The NADA sent a notice in April to its members about the policy, which it created in concert with the National Association of Minority Automobile Dealers and the American International Automobile Dealers Association.
 
The policy is not mandated by any state or federal regulation, Mike Alford, chairman of NADA's regulatory affairs committee, told dealers in a letter. But, he added, dealerships which adopt it would promise transparency when selling F&I products and establish procedures to ensure a policy is followed. The policy advises dealers on handling product selection and cancellations, presentations, pricing, advertisements and customer complaints, Alford wrote.
 
The dealer associations worked with F&I product companies, dealers, dealer lawyers and compliance experts to craft a two-page policy and a larger instruction booklet.
 
"The hope is that it provides dealers with tools they may not currently have to try to shore up their procedures," Metrey told Automotive News.
 
Dealerships which institute the policy display a poster or sign in finance offices explaining the policy and make disclosures during the F&I menu presentation with consumers, Metrey said.
 
The NADA isn't tracking how many dealers are adopting the guidelines.
 
‘Better dealer'
 
Charlie Gilchrist, a Texas dealer and 2019 NADA chairman, said he followed the NADA's template, modifying it in a few places, and implemented the guidelines this year at his stores. 
 
He said adding the policy was a "fairly easy process," and employees have had no problems.

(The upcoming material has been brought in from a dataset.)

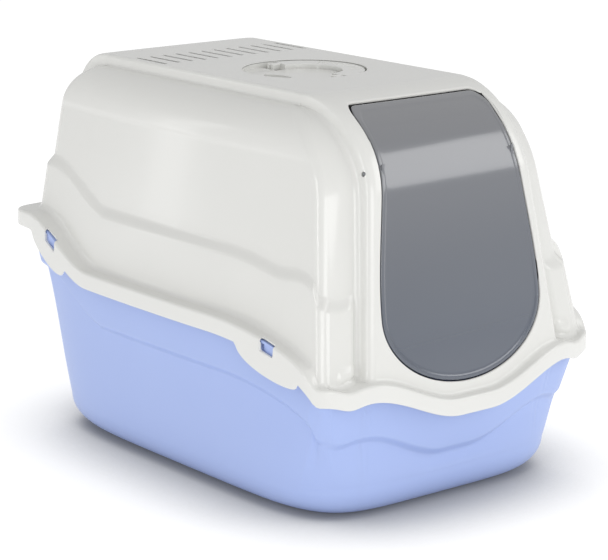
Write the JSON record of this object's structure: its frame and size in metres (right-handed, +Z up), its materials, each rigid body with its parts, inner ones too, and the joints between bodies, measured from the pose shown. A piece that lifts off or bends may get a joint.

Small signs are posted in the dealership F&I offices that explain to consumers that the store has adopted the policy.
 
"It makes us a better dealer," Gilchrist said. "We actually have a pricing process that we follow now. I think it makes our F&I or business managers a little bit more comfortable and confident when they price the products. And they document the reasons they deviate down from the process. It gives them a little comfort, and as a dealer, it gives me a lot of comfort."
 
The F&I profits at his dealerships have not declined, Gilchrist said, noting that is a question he has been asked by several counterparts.